EXERCISE TASK
Starting at the line that contains "Write part 7" and stopping at the line that contains "# with teeth that hold a boot.", repeat every line exactly, the two end lines included, and nothing else.

ENTRIES
* * *
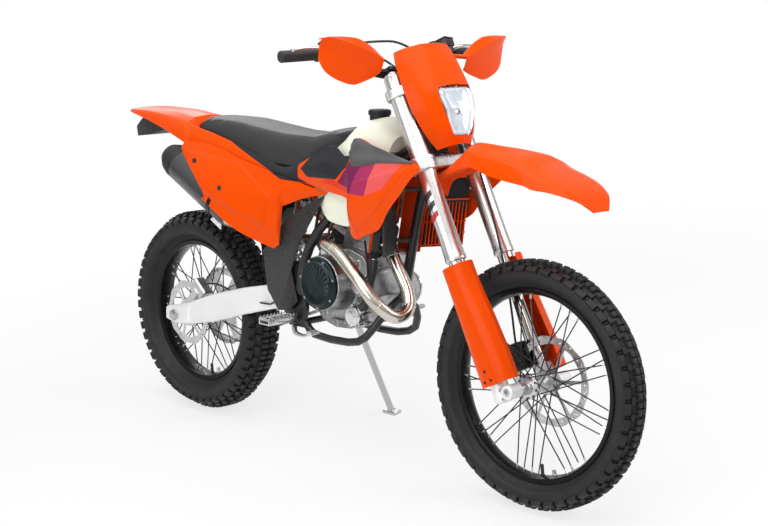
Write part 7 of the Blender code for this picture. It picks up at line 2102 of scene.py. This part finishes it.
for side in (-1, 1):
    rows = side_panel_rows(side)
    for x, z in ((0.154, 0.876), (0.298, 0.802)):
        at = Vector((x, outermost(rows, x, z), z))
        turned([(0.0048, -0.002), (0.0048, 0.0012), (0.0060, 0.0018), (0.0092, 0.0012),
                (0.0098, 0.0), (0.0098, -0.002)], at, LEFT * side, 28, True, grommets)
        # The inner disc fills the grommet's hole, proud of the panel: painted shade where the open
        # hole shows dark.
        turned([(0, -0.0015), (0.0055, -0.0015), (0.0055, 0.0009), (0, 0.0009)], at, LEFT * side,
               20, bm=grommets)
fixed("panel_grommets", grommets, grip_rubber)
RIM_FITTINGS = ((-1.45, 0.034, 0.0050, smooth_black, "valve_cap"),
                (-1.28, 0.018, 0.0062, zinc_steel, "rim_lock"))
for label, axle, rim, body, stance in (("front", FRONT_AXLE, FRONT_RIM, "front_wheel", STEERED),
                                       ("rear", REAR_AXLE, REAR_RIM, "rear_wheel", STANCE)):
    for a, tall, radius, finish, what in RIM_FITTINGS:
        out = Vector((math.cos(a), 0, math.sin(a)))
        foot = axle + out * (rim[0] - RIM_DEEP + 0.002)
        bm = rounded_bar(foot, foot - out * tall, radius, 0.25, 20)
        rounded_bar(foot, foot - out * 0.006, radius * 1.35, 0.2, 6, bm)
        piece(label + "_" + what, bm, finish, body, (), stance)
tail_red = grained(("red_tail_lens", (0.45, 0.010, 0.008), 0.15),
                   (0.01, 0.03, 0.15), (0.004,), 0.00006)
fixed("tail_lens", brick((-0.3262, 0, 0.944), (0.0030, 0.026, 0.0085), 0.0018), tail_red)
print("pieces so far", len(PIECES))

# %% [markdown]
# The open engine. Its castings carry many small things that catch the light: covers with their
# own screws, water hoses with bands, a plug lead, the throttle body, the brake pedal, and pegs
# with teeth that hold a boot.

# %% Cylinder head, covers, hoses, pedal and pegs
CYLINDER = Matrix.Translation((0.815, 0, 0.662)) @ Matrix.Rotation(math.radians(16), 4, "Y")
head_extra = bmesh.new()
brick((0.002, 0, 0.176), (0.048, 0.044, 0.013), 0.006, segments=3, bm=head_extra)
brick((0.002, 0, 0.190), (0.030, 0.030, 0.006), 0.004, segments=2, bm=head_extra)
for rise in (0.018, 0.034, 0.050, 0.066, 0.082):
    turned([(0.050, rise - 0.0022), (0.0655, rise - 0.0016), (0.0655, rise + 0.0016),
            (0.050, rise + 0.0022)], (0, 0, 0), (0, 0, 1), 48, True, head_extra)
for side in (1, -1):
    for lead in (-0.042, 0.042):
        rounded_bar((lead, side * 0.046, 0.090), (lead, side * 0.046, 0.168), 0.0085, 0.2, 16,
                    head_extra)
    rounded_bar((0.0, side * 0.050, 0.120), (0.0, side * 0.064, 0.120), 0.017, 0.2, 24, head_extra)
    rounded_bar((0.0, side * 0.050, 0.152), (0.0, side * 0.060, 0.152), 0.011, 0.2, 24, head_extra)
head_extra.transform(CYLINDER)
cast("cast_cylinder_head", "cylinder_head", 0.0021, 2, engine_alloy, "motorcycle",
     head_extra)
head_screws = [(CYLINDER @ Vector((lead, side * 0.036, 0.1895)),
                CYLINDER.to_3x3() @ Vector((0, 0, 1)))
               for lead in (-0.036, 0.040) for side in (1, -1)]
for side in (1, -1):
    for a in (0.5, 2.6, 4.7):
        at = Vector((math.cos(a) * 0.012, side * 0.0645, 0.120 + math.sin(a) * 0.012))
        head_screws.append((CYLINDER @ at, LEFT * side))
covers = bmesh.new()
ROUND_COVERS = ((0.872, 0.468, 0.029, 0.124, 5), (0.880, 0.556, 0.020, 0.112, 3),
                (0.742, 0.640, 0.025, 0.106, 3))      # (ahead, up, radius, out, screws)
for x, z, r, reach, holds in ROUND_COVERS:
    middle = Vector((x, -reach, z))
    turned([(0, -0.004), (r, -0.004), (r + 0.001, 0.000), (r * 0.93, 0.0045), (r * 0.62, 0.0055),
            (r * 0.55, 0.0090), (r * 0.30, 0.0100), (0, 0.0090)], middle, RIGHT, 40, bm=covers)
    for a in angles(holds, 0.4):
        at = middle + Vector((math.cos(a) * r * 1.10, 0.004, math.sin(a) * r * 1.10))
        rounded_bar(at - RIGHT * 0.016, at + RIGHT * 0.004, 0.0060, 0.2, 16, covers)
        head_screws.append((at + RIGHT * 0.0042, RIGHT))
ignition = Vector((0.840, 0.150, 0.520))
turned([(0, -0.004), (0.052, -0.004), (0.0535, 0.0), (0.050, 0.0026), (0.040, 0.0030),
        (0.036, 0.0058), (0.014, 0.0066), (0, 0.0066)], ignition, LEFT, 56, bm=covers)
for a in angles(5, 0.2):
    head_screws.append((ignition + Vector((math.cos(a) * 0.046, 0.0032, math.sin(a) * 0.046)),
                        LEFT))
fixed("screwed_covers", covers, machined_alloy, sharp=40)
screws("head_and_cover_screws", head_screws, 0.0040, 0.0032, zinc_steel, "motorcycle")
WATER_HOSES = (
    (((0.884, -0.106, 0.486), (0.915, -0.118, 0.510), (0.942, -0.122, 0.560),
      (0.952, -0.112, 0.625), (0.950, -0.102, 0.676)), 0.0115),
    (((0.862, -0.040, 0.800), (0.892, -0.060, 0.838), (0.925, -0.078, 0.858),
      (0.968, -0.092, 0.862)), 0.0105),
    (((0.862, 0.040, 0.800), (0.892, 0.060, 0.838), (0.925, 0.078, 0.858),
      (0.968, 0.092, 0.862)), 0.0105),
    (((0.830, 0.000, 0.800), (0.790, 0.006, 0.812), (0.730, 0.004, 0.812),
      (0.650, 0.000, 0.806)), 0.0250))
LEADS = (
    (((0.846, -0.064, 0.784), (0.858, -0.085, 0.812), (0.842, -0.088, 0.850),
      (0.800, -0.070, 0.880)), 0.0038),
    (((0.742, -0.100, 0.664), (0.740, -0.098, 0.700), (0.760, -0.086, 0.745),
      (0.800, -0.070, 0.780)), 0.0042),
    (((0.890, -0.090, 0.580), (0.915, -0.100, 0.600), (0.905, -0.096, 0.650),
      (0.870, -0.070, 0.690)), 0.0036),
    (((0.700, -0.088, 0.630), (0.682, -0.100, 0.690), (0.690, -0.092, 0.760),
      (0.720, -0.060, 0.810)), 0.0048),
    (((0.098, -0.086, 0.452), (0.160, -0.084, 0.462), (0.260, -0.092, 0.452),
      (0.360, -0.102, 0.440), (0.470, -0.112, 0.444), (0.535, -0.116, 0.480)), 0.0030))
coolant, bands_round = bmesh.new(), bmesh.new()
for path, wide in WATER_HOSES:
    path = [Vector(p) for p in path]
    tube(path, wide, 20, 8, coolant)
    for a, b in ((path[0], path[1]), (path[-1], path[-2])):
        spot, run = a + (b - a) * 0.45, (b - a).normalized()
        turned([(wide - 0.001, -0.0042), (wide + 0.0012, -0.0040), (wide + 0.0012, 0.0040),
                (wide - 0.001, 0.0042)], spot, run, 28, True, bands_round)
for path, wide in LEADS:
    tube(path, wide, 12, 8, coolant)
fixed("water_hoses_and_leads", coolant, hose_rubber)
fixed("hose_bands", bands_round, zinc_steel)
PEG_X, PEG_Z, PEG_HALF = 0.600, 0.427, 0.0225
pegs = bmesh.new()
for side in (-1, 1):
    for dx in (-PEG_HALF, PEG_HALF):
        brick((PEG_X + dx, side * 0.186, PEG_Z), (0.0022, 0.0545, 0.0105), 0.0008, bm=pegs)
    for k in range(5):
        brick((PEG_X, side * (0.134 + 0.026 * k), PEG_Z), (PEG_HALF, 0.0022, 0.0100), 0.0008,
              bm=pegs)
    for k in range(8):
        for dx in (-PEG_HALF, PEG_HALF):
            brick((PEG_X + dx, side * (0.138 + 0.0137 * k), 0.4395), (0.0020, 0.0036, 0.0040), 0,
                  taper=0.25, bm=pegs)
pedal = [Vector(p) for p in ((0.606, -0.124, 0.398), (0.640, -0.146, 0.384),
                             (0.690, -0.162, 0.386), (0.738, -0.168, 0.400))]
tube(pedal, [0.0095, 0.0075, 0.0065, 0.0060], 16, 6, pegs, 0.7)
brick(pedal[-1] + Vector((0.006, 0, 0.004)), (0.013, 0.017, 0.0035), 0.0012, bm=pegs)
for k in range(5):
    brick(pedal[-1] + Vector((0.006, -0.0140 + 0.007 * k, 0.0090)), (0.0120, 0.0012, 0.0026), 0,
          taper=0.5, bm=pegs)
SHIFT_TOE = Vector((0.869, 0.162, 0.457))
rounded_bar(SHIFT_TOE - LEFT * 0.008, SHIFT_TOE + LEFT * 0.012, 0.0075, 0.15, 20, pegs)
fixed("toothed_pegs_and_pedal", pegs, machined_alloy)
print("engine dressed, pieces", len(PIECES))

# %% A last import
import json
* * *
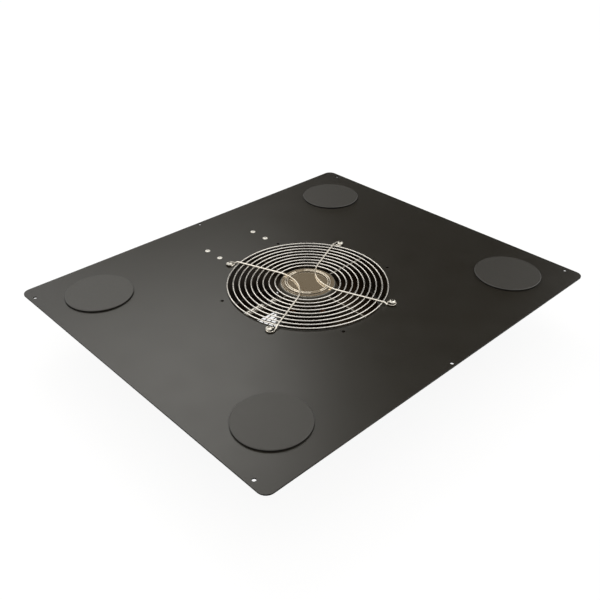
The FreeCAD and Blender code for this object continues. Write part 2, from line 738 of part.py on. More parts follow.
* * *
EXERCISE SOLUTION
Write part 7 of the Blender code for this picture. It picks up at line 2102 of scene.py. This part finishes it.
for side in (-1, 1):
    rows = side_panel_rows(side)
    for x, z in ((0.154, 0.876), (0.298, 0.802)):
        at = Vector((x, outermost(rows, x, z), z))
        turned([(0.0048, -0.002), (0.0048, 0.0012), (0.0060, 0.0018), (0.0092, 0.0012),
                (0.0098, 0.0), (0.0098, -0.002)], at, LEFT * side, 28, True, grommets)
        # The inner disc fills the grommet's hole, proud of the panel: painted shade where the open
        # hole shows dark.
        turned([(0, -0.0015), (0.0055, -0.0015), (0.0055, 0.0009), (0, 0.0009)], at, LEFT * side,
               20, bm=grommets)
fixed("panel_grommets", grommets, grip_rubber)
RIM_FITTINGS = ((-1.45, 0.034, 0.0050, smooth_black, "valve_cap"),
                (-1.28, 0.018, 0.0062, zinc_steel, "rim_lock"))
for label, axle, rim, body, stance in (("front", FRONT_AXLE, FRONT_RIM, "front_wheel", STEERED),
                                       ("rear", REAR_AXLE, REAR_RIM, "rear_wheel", STANCE)):
    for a, tall, radius, finish, what in RIM_FITTINGS:
        out = Vector((math.cos(a), 0, math.sin(a)))
        foot = axle + out * (rim[0] - RIM_DEEP + 0.002)
        bm = rounded_bar(foot, foot - out * tall, radius, 0.25, 20)
        rounded_bar(foot, foot - out * 0.006, radius * 1.35, 0.2, 6, bm)
        piece(label + "_" + what, bm, finish, body, (), stance)
tail_red = grained(("red_tail_lens", (0.45, 0.010, 0.008), 0.15),
                   (0.01, 0.03, 0.15), (0.004,), 0.00006)
fixed("tail_lens", brick((-0.3262, 0, 0.944), (0.0030, 0.026, 0.0085), 0.0018), tail_red)
print("pieces so far", len(PIECES))

# %% [markdown]
# The open engine. Its castings carry many small things that catch the light: covers with their
# own screws, water hoses with bands, a plug lead, the throttle body, the brake pedal, and pegs
# with teeth that hold a boot.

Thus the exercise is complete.